Hints, nudges and ‘general advice’ all get caught by the product advice definition and require a license.
If you were the only professional helping the client make decisions (and you got paid to implement them) then you’re on the hook if anything goes wrong. Westpac tried to disclaim their way out of that sort of thing (factual service only) and are still in court over it.
Much safe to refer it. Even if the client chooses a tight scope of advice (to keep costs down) the responsibility for advice scoping shifts to the adviser.
Jane – there’s no such thing as “factual advice”. Either it’s advice (and thus falling under the licensing provisions) or it’s factual information. But beware, ASIC RG 36.24:
[i]However, in some circumstances, a communication that consists only of factual information may amount to financial product advice. [/i]

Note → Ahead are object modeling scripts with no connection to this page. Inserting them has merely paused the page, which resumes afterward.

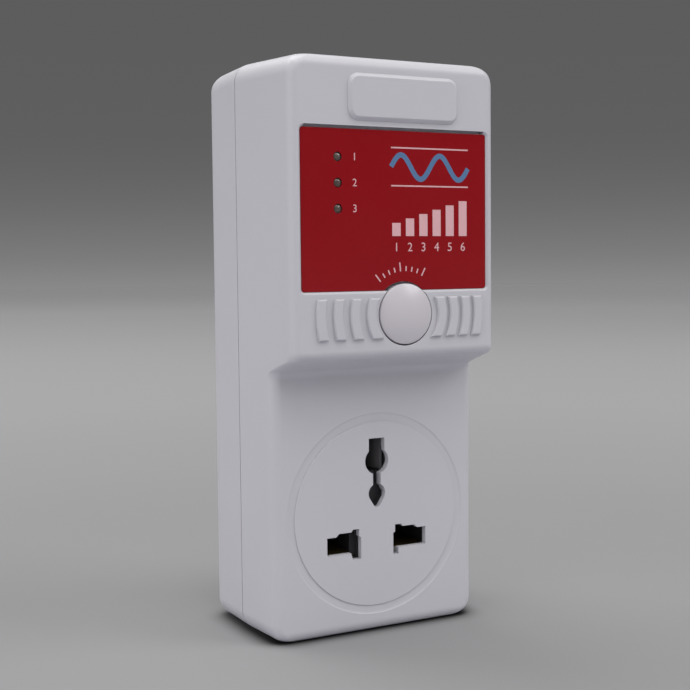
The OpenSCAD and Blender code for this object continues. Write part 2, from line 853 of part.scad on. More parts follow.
module led_spacers() {
    color([0.9, 0.9, 0.88]) for (z = led_places) difference() {
        rod(led_x, led_base_y, z, spacer_r, board_y - led_base_y);
        rod(led_x, led_base_y - over, z, spacer_in_r, board_y - led_base_y + 2 * over);
    }
}

// Domed cap with a flange behind the wall, a hollow for the spring, and a long stem
module bypass_button() {
    rim = cap_top + dome_h;
    dome_r = (button_r * button_r + dome_h * dome_h) / (2 * dome_h);
    dome_a = asin(button_r / dome_r);
    flange_end = in_upper_y + cap_flange_t;
    color(shell_white) translate([button_x, 0, button_z]) rotate([-90, 0, 0]) rotate_extrude()
        polygon(concat([for (p = arc(0, cap_top + dome_r, dome_r, -90, -90 + dome_a, arc_steps)) p],
                       [[button_r, in_upper_y], [cap_flange_r, in_upper_y], [cap_flange_r, flange_end],
                        [button_r - cap_wall, flange_end], [button_r - cap_wall, cap_ceiling],
                        [stem_r, cap_ceiling], [stem_r, plunger_face], [0, plunger_face]]));
}

// Points of one ring of the spring's wire, at turn t of the coil
function spring_ring(t, r, lead, y0) =
    let (a = 360 * t, c = [r * cos(a), r * sin(a), y0 + lead * t],
         out = [cos(a), sin(a), 0],
         slope = atan2(lead, 2 * PI * r),
         up = [sin(a) * sin(slope), -cos(a) * sin(slope), cos(slope)])
    [for (k = [0:spring_sides - 1])
     let (b = 360 * k / spring_sides) c + spring_wire * (cos(b) * out - sin(b) * up)];

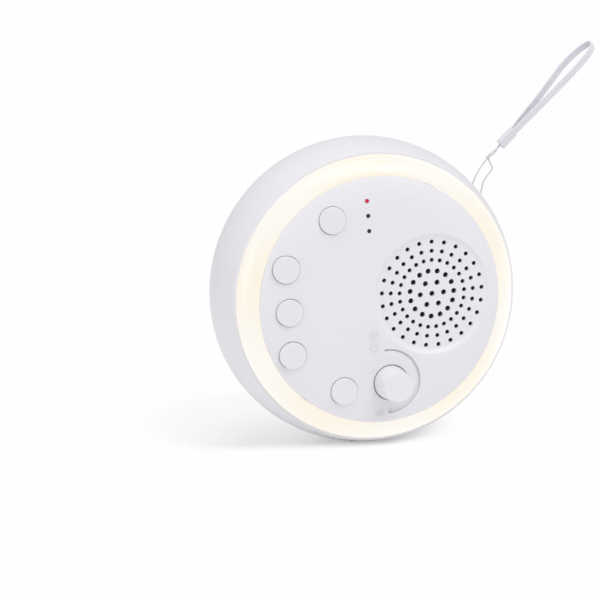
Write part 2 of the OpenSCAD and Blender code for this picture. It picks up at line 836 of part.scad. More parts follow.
module speaker_spider() {
    steps = spider_steps;
    from_r = former_r + former_t + spider_in_gap;
    wave = function(i) spider_y + spider_wave * sin(360 * spider_waves * i / steps);
    reach = function(i) from_r + (spider_r - from_r) * i / steps;
    color("goldenrod") stand()
        turned(spk_x, spk_z) polygon(concat(
            [for (i = [0:steps]) [reach(i), wave(i)]],
            [for (i = [steps:-1:0]) [reach(i), wave(i) + spider_t]]));
}

module speaker_cone() {
    color(C_DARK) stand()
        turned(spk_x, spk_z) polygon([
            [former_r + former_t, neck_y], [cone_r, cone_edge_y],
            [cone_r, cone_edge_y + cone_t], [former_r + former_t, neck_y + cone_t]]);
}

module speaker_dust_cap() {
    base_y = neck_y - cone_t;
    dome_r = (cap_r * cap_r + cap_rise * cap_rise) / (2 * cap_rise);
    half = asin(cap_r / dome_r);
    centre_y = base_y - cap_rise + dome_r;
    color(C_DARK) stand()
        turned(spk_x, spk_z) polygon(concat(
            arc(0, centre_y, dome_r, -90, -90 + half),
            arc(0, centre_y, dome_r - cone_t, -90 + half, -90)));
}

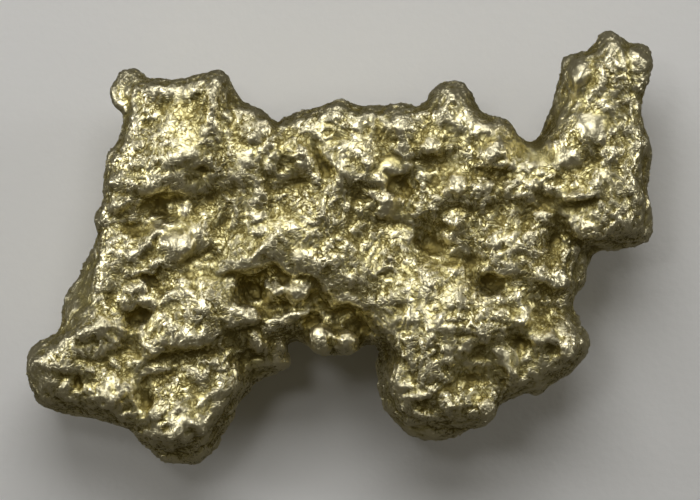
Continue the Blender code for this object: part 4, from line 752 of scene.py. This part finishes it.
def crumple(mesh, layers):
    """Works folds, wrinkles and sheets into the skin, along its normals. A layer is its kind and
    height, its size, its turns or steps if it has them, and its warp and seed."""
    co, n = points_of(mesh), normals_of(mesh)
    moved = sum(height * (kind(co, *sizes) - 0.4) for kind, height, *sizes in layers)
    move_points(mesh, co + n * (moved * crinkled(mesh))[:, None])


def settle(mesh, times):
    """Wears the front's small lumps and hollows down, which leaves its broad shape for the single forms."""
    co, n = points_of(mesh), normals_of(mesh)
    front = smoothstep(0.3, 0.8, n[:, 2]) * smoothstep(RIM, RIM + 4.0, co[:, 2])
    move_points(mesh, co + (spread(co, edges_of(mesh), times) - co) * front[:, None])


def mark(mesh, name, value):
    """Keeps a value at each point, for the finish."""
    mesh.attributes.new(name, "FLOAT", "POINT").data.foreach_set("value", value.astype(np.float32))


# The skin is built up in turn: the solid's own mesh made fine and settled, the slopes and the other
# forms, then coarse and fine crinkling.
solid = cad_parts["nugget"].data.copy()
solid.materials.clear()
move_points(solid, points_of(solid) / MM)
skin = modified(solid, "REMESH", mode="VOXEL", voxel_size=FORM_GRAIN)
skin = modified(skin, "SMOOTH", factor=0.5, iterations=3)
settle(skin, times=30)
work_in(skin, SLOPES, sway=1.4, swing=5.0)
work_in(skin, FORMS, sway=0.6, swing=2.4)
skin = modified(skin, "REMESH", mode="VOXEL", voxel_size=FORM_GRAIN)
crumple(skin, [(folds, 0.26, 5.0, 0.9, 1), (facets, 0.36, 3.4, 0.6, 7)])
skin = modified(skin, "REMESH", mode="VOXEL", voxel_size=SKIN_GRAIN)
crinkling = crinkled(skin)
crumple(skin, [(facets, 0.16, 1.9, 0.5, 8), (folds, 0.10, 2.6, 0.9, 6), (sheets, 0.24, 7.0, 5.0, 0.8, 2),
               (worms, 0.22, 4.0, 3.2, 0.9, 3)])
mark(skin, "crinkle", crinkling)
skin = modified(skin, "TRIANGULATE")
skin = modified(skin, "DECIMATE", ratio=min(1.0, SKIN_FACES / len(skin.polygons)))

# Its skin stays inside the solid's box, and on the plane that it rests on.
low, high = (np.array(corner) / MM for corner in solid_box)
move_points(skin, np.clip(points_of(skin), low, high) * MM)
finished = points_of(skin) / MM, normals_of(skin), edges_of(skin)
# How deep each point lies in a crease and in a broad hollow, for the painted shade of the finish.
mark(skin, "crease", sunk(*finished, times=10))
mark(skin, "hollow", sunk(*finished, times=90))
skin.shade_smooth()
nugget = bpy.data.objects.new("nugget_skin", skin)
bpy.context.scene.collection.objects.link(nugget)

# Its finish: pale gold with a little silver in it and a random brown-olive mottle of dirt. Painted shade
# turns it brown-olive down in the creases, the hollows and the seams between wrinkles, and painted light
# makes it paler on the open faces.
GOLD_BRIGHT = (0.90, 0.83, 0.56, 1.0)
GOLD_PALE = (0.76, 0.68, 0.32, 1.0)
GOLD_DULL = (0.20, 0.155, 0.038, 1.0)
WRINKLE_LIFT = 0.13  # these four are heights of the finest relief, in millimetres
STEP_LIFT = 0.11
CHIP_LIFT = 0.16
GRAIN_LIFT = 0.012
SEAM_SHARPNESS = 2.4  # the higher, the thinner the dark lines between wrinkles
WRINKLE_TURNS = 4.4  # how many wrinkles the noise is folded into
STEP_RISE = 0.7  # growth steps to each millimetre of height
gold, shader = new_finish("native_gold")


def scaled(vector, amount):
    return Wire.node("ShaderNodeVectorMath", {"operation": "SCALE"}, {0: vector, "Scale": amount})


millimetres = scaled(Wire.node("ShaderNodeTexCoord", output="Object"), 1.0 / MM)


def speckle(scale, detail=2.0, distortion=0.0):
    """Noise round 0.5, with a number of blotches to the millimetre."""
    return Wire.node("ShaderNodeTexNoise", sockets={
        "Vector": millimetres, "Scale": scale, "Detail": detail, "Distortion": distortion})


def vectors(operation, first, second, output="Vector"):
    return Wire.node("ShaderNodeVectorMath", {"operation": operation}, {0: first, 1: second}, output)


def shards(size, bend):
    """Small broken faces: (the height of each, tilted its own way, and the dark seams between them)."""
    drift = vectors("SUBTRACT", speckle(0.6 / size, detail=1.0).also("Color"), (0.5, 0.5, 0.5))
    bent = vectors("ADD", millimetres, scaled(drift, bend * size))
    where = {"Vector": bent, "Scale": 1.0 / size}
    cell = Wire.node("ShaderNodeTexVoronoi", sockets=where)
    tilt = vectors("SUBTRACT", cell.also("Color"), (0.5, 0.5, 0.5))
    height = vectors("DOT_PRODUCT", vectors("SUBTRACT", bent, cell.also("Position")), tilt, "Value")
    edge = Wire.node("ShaderNodeTexVoronoi", {"feature": "DISTANCE_TO_EDGE"}, where)
    return height, (1.0 - edge * 7.0).clamped()


def waves(angle):
    """Rounded waves, one to each whole step of the angle, 0 in the creases between them."""
    return abs((angle * np.pi).sine())


def seams(made):
    """1 in the creases of wrinkles or steps."""
    return (1.0 - made * SEAM_SHARPNESS).clamped()


def kept(name):
    """A value that was marked on the skin."""
    return Wire.node("ShaderNodeAttribute", {"attribute_name": name}, output="Fac")


def blend(share, first, second):
    """A colour mixed from two, all of the second where the share is 1."""
    return Wire.node("ShaderNodeMix", {"data_type": "RGBA"}, {0: share, 6: first, 7: second}, output=2)


crease, sag, crinkle = kept("crease"), kept("hollow"), kept("crinkle")
level = Wire.node("ShaderNodeSeparateXYZ", sockets={0: millimetres}, output="Z")
fine = waves(speckle(0.45, detail=0.0, distortion=0.8) * WRINKLE_TURNS)
steps = waves(level * STEP_RISE + speckle(0.36, detail=0.0, distortion=0.9) * WRINKLE_TURNS)
chips, cracks = shards(size=1.2, bend=1.8)
busy = ((speckle(0.12, detail=1.0) - 0.32) * 5.0).clamped(0.5, 1.0) * crinkle.clamped(0.15, 1.0)
seam = (seams(fine) + seams(steps) * 0.9 + cracks * 0.8) * busy
relief = fine.clamped(0.0, 0.5) * WRINKLE_LIFT + steps.clamped(0.0, 0.5) * STEP_LIFT + chips * CHIP_LIFT
relief = relief * (busy * 0.85 + 0.15) + speckle(3.0, detail=3.0) * GRAIN_LIFT
# Painted shade: brown-olive GOLD_DULL in the creases, the hollows and the seams between wrinkles, over a
# random mottle of dirt.
dirt_and_painted_shade = (crease * 2.2 + sag * 0.3 + (speckle(0.30, detail=3.0) - 0.5) * 0.5 + seam * 1.1).clamped()
# Painted light: a paler gold, GOLD_BRIGHT, on the open faces away from the creases and hollows.
painted_light_share = (0.27 - crease * 3.0 - sag * 0.4).clamped()
plug(shader, Base_Color=blend(dirt_and_painted_shade * 0.9, blend(painted_light_share, GOLD_PALE, GOLD_BRIGHT), GOLD_DULL), Metallic=1.0,
     Roughness=(dirt_and_painted_shade * 0.2 + speckle(2.5) * 0.14 + 0.26).clamped(),
     Normal=Wire.node("ShaderNodeBump", sockets={"Strength": 1.0, "Distance": MM, "Height": relief}))
skin.materials.append(gold)
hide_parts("nugget")
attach(nugget, "root")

There is no doubt that there is a certain subjectivity contained here, which is not good for accountants who just want to help their clients in the most cost and tax effective way.
Best thing this Government can do is to scrap the whole limited AFS Licence experiment and reinstate the accountants’ exemption.
This is straight from ASIC’s website: “the definition of financial product advice (as explained above under ‘Providing financial product advice’) is broad enough to cover a wide range of discussions about SMSFs (and not solely discussions about whether the client should establish an SMSF). It includes any statement of opinion or recommendation that is intended to influence a client in making a decision in relation to an SMSF.”
Also, you do know you need an AFSL to give ‘General Advice’?
Hints and nudges and “if I were you… ” or “most clients in your situation would….” all count as advice under the definition. If your client suffers losses your PI insurer will just say “you weren’t covered for that – that needed a license”
And stand by while CAANZ does absolutely nothing on this front. Zero, zilch, nothing!
I couldn’t agree more. CAANZ have been useless in terms of trying to retain the accountants exemption. This is what their members wanted, but instead they sat silently and let us get to a position where we are today.